• Thanks to all of you for taking the time to comment on this article, there are some valid points here (and some I disagree with). A valid point: This should be done in another tier. For highly concurrent solutions, like an enterprise-level faxing application or a large website, this approach will present performance challenges. But for such applications you probably will use unmanaged code RIGHT!?

    I disagree with “but this is exactly the kind of thing you shouldn't do with CLR integration”.  Here is a rule of thumb: you should not replace things better left to T-SQL with CLR integration. I can’t imagine how you would do something like this in T-SQL!

    I also recall a SQL 2000 application for server side encryption and it was not exactly a poor architectural choice. This is “A solution” not “THE solution”. It does provide the flexibility to avoid investing in application changes, testing and redeployment, BUT you should not use it for highly scalable, highly concurrent applications.

    Let me answer the question about possible applications, specially the third party product I mentioned in my article. The product is currently being integrated into a government archiving application, a change tracking application and reviewed by a large financial software provider for document management.

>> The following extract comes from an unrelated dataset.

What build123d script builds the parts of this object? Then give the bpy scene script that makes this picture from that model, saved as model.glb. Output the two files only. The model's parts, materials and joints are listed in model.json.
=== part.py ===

    About performance, the worst part is returning compressed data. It takes about 2/3 of the time and it is proportional to blob size. Some preliminary tests in a dual core Pentium 1.4 GHz with 2 GB of ram show about 40 MB per second decompression time (around 30 MB/s for compression). That should give you some room before you decide to rewrite an application layer (or buy a new disk array). All in all, I advise you to take the solution, test its performance under regular load and if it is good enough use it. Just remember to monitor your systems to avoid inadvertently outgrowing it (but that probably goes for everything else you write).

    Once again, thanks for your comments and I look forward to answering any questions or inquiries that might arise.